Bu açılardan bakıldığı zaman Türkiye bütün taraflara ‘YPG/PKK taraflarından uzak durun’ diyor. ‘Bunları ben vuracağım. Siz etkilenmeyin’ diyor. Bu çok büyük bir irade beyanı.
“SON DERECE SERT BİR DÖNEME GİRDİĞİMİZİ ÖNGEREBİLİRİZ”
Bu anlamda son derece sert bir döneme girdiğimizi, çok önemli olayların gelişebileceğini öngörebiliriz. Tabi her şey ortaya konacak etki ve sonuçlarına bağlı.
MSB’DEKİ TOPLANTI BİR MESAJ MI?
Tabi bir mesaj. Ama bir diğer tarafıyla da bizim için toplantının içeriği ve anlamı önemli. Şimdi devletin güvenlik bürokrasisinin bütün unsurlarının bir araya geldiğini görüyoruz. İçişleri Bakanlığı, Milli Savunma Bakanlığı, Dışişleri Bakanlığı, Genelkurmay Başkanlığı ve Milli İstihbarat Teşkilatı Başkanlığı… Devletin güvenlik ve diplomasiyle ilgili zirvesi MSB’de bir araya geldi.
“DEVLETİN AKLININ TOPLANDIĞI ZİRVE DİYEBİLİRİZ”
Bunun bir anlamı var.
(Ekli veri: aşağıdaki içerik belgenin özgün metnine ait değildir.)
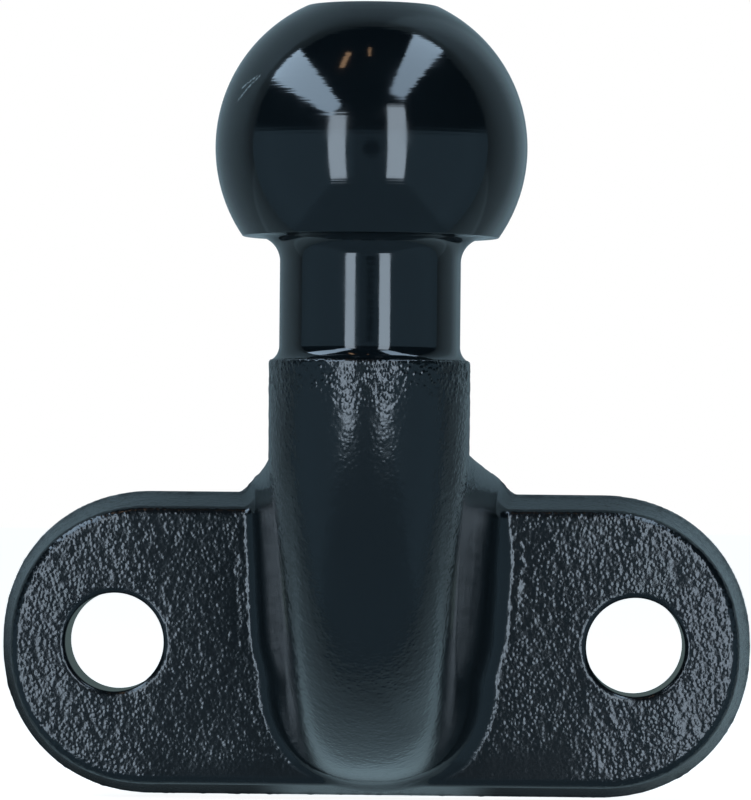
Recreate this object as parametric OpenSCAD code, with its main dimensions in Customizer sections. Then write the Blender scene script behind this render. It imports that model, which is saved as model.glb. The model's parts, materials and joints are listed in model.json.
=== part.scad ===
// Two-bolt flange tow ball for 50 mm couplings: one drop forging, turned at the
// top and drilled twice, drawn as its four regions.
// Millimetres. Origin: middle of the two bolt holes, on the mounting face.
// +Z is up, towards the ball. +Y points out of the mounting face, into the
// bracket, so the ball stands on the -Y side. +X is to the right.

/* [Ball] */
// Diameter of the coupling ball
ball_d = 50; // [49:0.1:50]
// Height of the ball's centre above the bolt holes
ball_z = 82; // [81:1:110]
// Distance from the mounting face to the ball's axis
ball_reach = 80; // [74:1:110]
// Height of the flat top above the ball's centre
ball_top = 22.7; // [21:0.1:24]
// Depth of the flat underside below the ball's centre
ball_under = 14.3; // [13:0.1:16]

/* [Neck] */
// Diameter of the turned neck
neck_d = 29; // [27:0.5:29]
// Distance from the ball's centre down to the neck's shoulder
neck_drop = 34; // [32:0.5:35]
// Radius of the fillet under the ball
neck_top_fillet = 4; // [2:0.5:5]
// Radius of the fillet at the shoulder
neck_foot_fillet = 2.65; // [2:0.05:3.5]
// How far the foot fillet spreads before it meets the shoulder
neck_foot_flare = 1.1; // [0.6:0.1:1.2]

/* [Stem] */
// Diameter of the forged column
stem_d = 32.2; // [31.6:0.2:36]
// Radius of the elbow's outer curve
elbow_r = 69; // [54:1:69]
// Height of the elbow's underside relative to the bolt holes
elbow_z = -22.5; // [-23:0.5:-21.5]
// Radius of the trunk's rounded underside at the flange
root_r = 18; // [17:0.1:18.5]
// Angle at which the trunk's sides open upwards, in degrees
side_open = 4.5; // [3:0.5:8]
// Angle at which the trunk's sides close towards the column, in degrees
side_close = 5.5; // [5:0.1:6]
// Radius of the hollow curve between the trunk's top and the column
inner_r = 12; // [8:1:14]
// Height of the trunk's top above the bolt holes, at the mounting face
trunk_top = 29.6; // [27:0.2:31]
// Slope of the trunk's top, in degrees
trunk_slope = 3; // [2:0.5:4]

/* [Flange] */
// Length of the flange on the mounting face
flange_len = 131.4; // [126:0.2:140]
// Height of the flange on the mounting face
flange_h = 53.4; // [50:0.2:60]
// How far the flange's middle lies below the bolt holes
flange_drop = 0.4; // [0:0.1:1]
// Thickness of the flange
flange_t = 15; // [12:0.5:20]
// How far the forged edge leans in from back to front
flange_draft = 2.5; // [1:0.1:3.5]
// Size of the broken edge round the front face
flange_edge = 1.2; // [0.6:0.1:2]
// Distance between the bolt holes
hole_spacing = 90; // [83:1:95]
// Diameter of the bolt holes
hole_d = 17; // [13:0.5:17]
// Size of the chamfer at each hole's front rim
hole_chamfer = 0.5; // [0.2:0.1:1]

/* [Hidden] */
$fn = 96;
overlap = 1;                    // how far a cutter passes through a face
stem_chamfer = stem_d / 2 - neck_d / 2 - neck_foot_flare;
shoulder_z = ball_z - neck_drop;
under_z = ball_z - ball_under;
flange_end_x = flange_len / 2 - flange_h / 2;
column_back = ball_reach - stem_d / 2;            // back of the column, from the face
elbow_start = ball_reach + stem_d / 2 - elbow_r;  // where elbow meets the root
root_z = elbow_z + stem_d / 2;                    // axis of the trunk's round underside
hollow_y = column_back - inner_r;                 // where the hollow runs out on the trunk
hollow_z = trunk_top + tan(trunk_slope) * hollow_y;
hollow_sink = 0.3;              // how far the hollow's thin edge is sunk in the trunk's top
seam_y = flange_t + 5;          // where the stem region ends, from the face: the trunk's
                                // widest part and its fillets belong to the flange

// A solid of revolution about the ball's vertical axis
module on_ball_axis() {
    translate([0, -ball_reach, 0])
        rotate_extrude()
            children();
}

// The coupling ball, with its flat top and flat underside
module ball() {
    r = ball_d / 2;
    color("#20242c")
        on_ball_axis()
            intersection() {
                translate([0, ball_z])
                    circle(r = r);
                translate([0, under_z])
                    square([r + overlap, ball_top + ball_under]);
            }
}

// The turned neck: half section, spreading at both ends
module neck_section() {
    r = neck_d / 2;
    foot_h = sqrt(neck_foot_fillet ^ 2 - (neck_foot_fillet - neck_foot_flare) ^ 2);
    translate([0, shoulder_z])
        square([r, under_z - shoulder_z]);
    difference() {
        translate([0, under_z - neck_top_fillet])
            square([r + neck_top_fillet, neck_top_fillet]);
        translate([r + neck_top_fillet, under_z - neck_top_fillet])
            circle(r = neck_top_fillet);
    }
    difference() {
        translate([0, shoulder_z])
            square([r + neck_foot_flare, foot_h]);
        translate([r + neck_foot_fillet, shoulder_z + foot_h])
            circle(r = neck_foot_fillet);
    }
}

module neck() {
    color("#20242c")
        on_ball_axis()
            neck_section();
}

// The round column from the elbow up to the shoulder
module column() {
    r = stem_d / 2;
    translate([0, -ball_reach, elbow_z + elbow_r])
        cylinder(r = r, h = shoulder_z - elbow_z - elbow_r - stem_chamfer);
    translate([0, -ball_reach, shoulder_z - stem_chamfer])
        cylinder(r1 = r, r2 = r - stem_chamfer, h = stem_chamfer);
}

// The bend: the column's round section turned through a quarter circle
module elbow() {
    r = stem_d / 2;
    translate([0, -elbow_start, elbow_z + elbow_r])
        rotate([0, 90, 0])
            rotate([0, 0, -90])
                rotate_extrude(angle = 90)
                    translate([elbow_r - r, 0])
                        circle(r = r);
}

// The trunk's round underside, swelling from the elbow to the plate
module root() {
    translate([0, 0, root_z])
        rotate([90, 0, 0]) {
            cylinder(r = root_r, h = flange_t);
            translate([0, 0, flange_t])
                cylinder(r1 = root_r, r2 = stem_d / 2, h = elbow_start - flange_t);
        }
}

// Side outline of the trunk: a sloping top, and a front that follows the
// elbow's middle line. First number: distance forwards from the mounting face
module trunk_side() {
    intersection() {
        polygon([
            [0, root_z],
            [0, trunk_top],
            [ball_reach, trunk_top + tan(trunk_slope) * ball_reach],
            [ball_reach, root_z],
        ]);
        union() {
            translate([elbow_start, elbow_z + elbow_r])
                circle(r = elbow_r - stem_d / 2);
            translate([0, root_z])
                square([elbow_start, shoulder_z - root_z]);
        }
    }
}

// Plan of the trunk's top: it closes onto the column's back, and its tip ends
// inside the column. Second number: distance forwards
module trunk_plan() {
    r = stem_d / 2;
    w = root_r + (trunk_top - root_z) * tan(side_open);
    tip = 0.8 * r;
    polygon([
        [-w, 0],
        [w, 0],
        [w, flange_t],
        [r, column_back],
        [tip, ball_reach],
        [-tip, ball_reach],
        [-r, column_back],
        [-w, flange_t],
    ]);
}

// The space between the trunk's two drafted sides, which open upwards and
// close towards the column
module between_sides() {
    reach = 2 * ball_reach;
    intersection_for(side = [0, 1])
        mirror([side, 0, 0])
            translate([root_r, -flange_t, root_z])
                rotate([0, side_open, -side_close])
                    translate([-reach, -reach, -reach])
                        cube([reach, 2 * reach, 2 * reach]);
}

// The web of the trunk, from the mounting face to inside the column
module web() {
    intersection() {
        translate([flange_h / 2, 0, 0])
            rotate([90, 0, -90])
                linear_extrude(flange_h)
                    trunk_side();
        translate([0, 0, -flange_h])
            mirror([0, 1, 0])
                linear_extrude(2 * flange_h)
                    trunk_plan();
    }
}

// The hollow curve that carries the column's back down onto the trunk's top
module hollow() {
    r = stem_d / 2;
    base = hollow_z - hollow_sink;
    intersection() {
        on_ball_axis()
            difference() {
                translate([0, base])
                    square([r + inner_r, inner_r]);
                translate([r + inner_r, base + inner_r])
                    circle(r = inner_r);
            }
        translate([-stem_d / 2, -ball_reach, 0])
            cube([stem_d, ball_reach, shoulder_z]);
    }
}

// A slice of space between two distances along Y, for splitting the trunk
module slab(y_from, y_to) {
    translate([-flange_len, y_from, -flange_len])
        cube([2 * flange_len, y_to - y_from, 2 * flange_len]);
}

// Everything below the neck but the column and the plate
module trunk() {
    intersection() {
        union() {
            web();
            elbow();
        }
        between_sides();
    }
    root();
}

module stem() {
    color("#1b1e24")
        union() {
            column();
            hollow();
            intersection() {
                trunk();
                slab(-ball_reach - stem_d, -seam_y);
            }
        }
}

// Half section of the plate from its middle line: drafted edge, broken front
module plate_section() {
    h = flange_h / 2;
    polygon([
        [0, 0],
        [h, 0],
        [h - flange_draft, flange_t - flange_edge],
        [h - flange_draft - flange_edge, flange_t],
        [0, flange_t],
    ]);
}

// The stadium plate: a straight middle and two round ends
module plate() {
    translate([0, 0, -flange_drop])
        rotate([90, 0, 0]) {
            translate([-flange_end_x, 0, 0])
                rotate([90, 0, 90])
                    linear_extrude(2 * flange_end_x) {
                        plate_section();
                        mirror([1, 0])
                            plate_section();
                    }
            for (side = [-1, 1])
                translate([side * flange_end_x, 0, 0])
                    rotate([0, 0, -side * 90])
                        rotate_extrude(angle = 180)
                            plate_section();
        }
}

// One bolt hole with its front chamfer
module bolt_hole() {
    rotate([90, 0, 0]) {
        translate([0, 0, -overlap])
            cylinder(d = hole_d, h = flange_t + 2 * overlap);
        translate([0, 0, flange_t - hole_chamfer])
            cylinder(r1 = hole_d / 2, r2 = hole_d / 2 + 2 * hole_chamfer, h = 2 * hole_chamfer);
    }
}

module flange() {
    color("#1b1e24")
        difference() {
            union() {
                plate();
                intersection() {
                    trunk();
                    slab(-seam_y, 0);
                }
            }
            for (side = [-1, 1])
                translate([side * hole_spacing / 2, 0, 0])
                    bolt_hole();
        }
}

ball();
neck();
stem();
flange();
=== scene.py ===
"""Black-painted, drop-forged flange tow ball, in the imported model's frame.

The ball and the neck are turned, so they are solids of revolution. The stem and
the flange are one rough forging: a distance field describes it, a net of quads
is wrapped round the field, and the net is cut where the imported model's stem
meets its flange. Shapes are worked out in millimetres; Blender gets metres.
"""

import json
import math

import bpy
import numpy as np
from mathutils import Matrix, Vector


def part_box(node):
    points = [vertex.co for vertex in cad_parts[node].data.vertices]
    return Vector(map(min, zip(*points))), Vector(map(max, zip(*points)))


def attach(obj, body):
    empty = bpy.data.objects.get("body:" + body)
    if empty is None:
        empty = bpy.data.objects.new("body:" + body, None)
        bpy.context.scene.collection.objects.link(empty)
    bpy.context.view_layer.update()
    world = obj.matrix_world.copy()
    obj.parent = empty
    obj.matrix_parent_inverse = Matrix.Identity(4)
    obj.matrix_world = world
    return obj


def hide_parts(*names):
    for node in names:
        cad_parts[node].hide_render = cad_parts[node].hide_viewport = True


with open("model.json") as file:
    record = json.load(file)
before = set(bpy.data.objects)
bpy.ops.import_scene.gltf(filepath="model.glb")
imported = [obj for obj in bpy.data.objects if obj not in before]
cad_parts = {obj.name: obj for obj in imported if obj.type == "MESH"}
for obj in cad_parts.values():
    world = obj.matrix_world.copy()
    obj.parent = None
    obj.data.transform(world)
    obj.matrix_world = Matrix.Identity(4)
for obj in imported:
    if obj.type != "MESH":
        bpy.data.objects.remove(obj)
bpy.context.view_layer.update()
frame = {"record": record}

MM = 0.001
MOUNTS = {m["name"]: m for m in frame["record"]["mounts"]}


def mm(metres):
    """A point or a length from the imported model, in millimetres."""
    return np.asarray(metres, float) / MM


# ---------------------------------------------------------------- dimensions

BALL_CENTRE = mm(MOUNTS["coupling_ball"]["pos_m"])
REACH = -BALL_CENTRE[1]                       # mounting face to the ball's axis
BALL_R = 25.0
BALL_LOW, BALL_HIGH = (mm(corner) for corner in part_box("ball"))
NECK_LOW, NECK_HIGH = (mm(corner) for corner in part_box("neck"))
FLANGE_LOW, FLANGE_HIGH = (mm(corner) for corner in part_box("flange"))
NECK_R = 14.5
NECK_FLARE = 1.1                              # spread of the neck's foot
STEM_R = 16.1
SHOULDER_Z = NECK_LOW[2]

HALF_LEN, HALF_H = FLANGE_HIGH[0], 26.7
PLATE_DROP = 0.4                              # the plate's middle lies below its holes
END_X = HALF_LEN - HALF_H                     # centres of the flange's round ends
PLATE_T = 15.0
END_POWER = 2.12                              # 2 would make the plate's ends round
PLATE_LEAN = 0.181                            # draft of the plate's edge, as a slope
PLATE_EDGE_R = 1.3                            # rounding of its front edge
RELIEF_ROOM = 0.15                            # how far inside the edge starts, for its relief
BACK_EDGE_R = 0.4                             # rounding of the mounting face's edge
HOLE_X = mm(MOUNTS["right_hole"]["pos_m"])[0]
HOLE_R = MOUNTS["right_hole"]["dims"]["r_mm"]
HOLE_EDGE_R = 0.8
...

Devlet ne yapacağına, nasıl yapacağına ve bunun üreteceğini yan etkilere hesaplayarak konuşur. Yani devletin aklının toplandığı, devletin aklının zirvesi diyebiliriz. Bu anlamda son derece önemli.
“YAN ETKİLERİNİ HESAP ETMEK ZORUNDAYIZ”
Bir diğer tarafıyla meseleyi sadece terörle mücadele olarak değerlendirmeleyim. Her zaman şunu anlatmaya çalıştım; Terör artık jeopolitik oyunun bir aparatı. Bölgemizdeki jeopolitik oyunlara eklenmiş bir aparattan bahsediyoruz. Şimdi biz terör örgütüyle ilgili mücadelemizi bu manada sadece terörle mücadele mantığı çerçevesinde yapamayız. Jeopolitik denklemdeki olası sonuçlarını, yan etkilerini hesap etmek zorundayız.
Bizim terörle mücadelemiz ilişki geliştirdiğimiz ülkelerle olan denklemleri nasıl etkileyecek? Aktif tarafsızlığı, denge siyasetini nasıl etkileyecek? Karabağ’ı nasıl etkileyecek? Zengezur koridorunu nasıl etkileyecek? Kerkük’ü nasıl etkileyecek? Kıbrıs’ı nasıl etkileyecek? Ege’yi nasıl etkileyecek? Bütün bunların hesap edildiği bir zirve olduğunu değerlendiriyorum.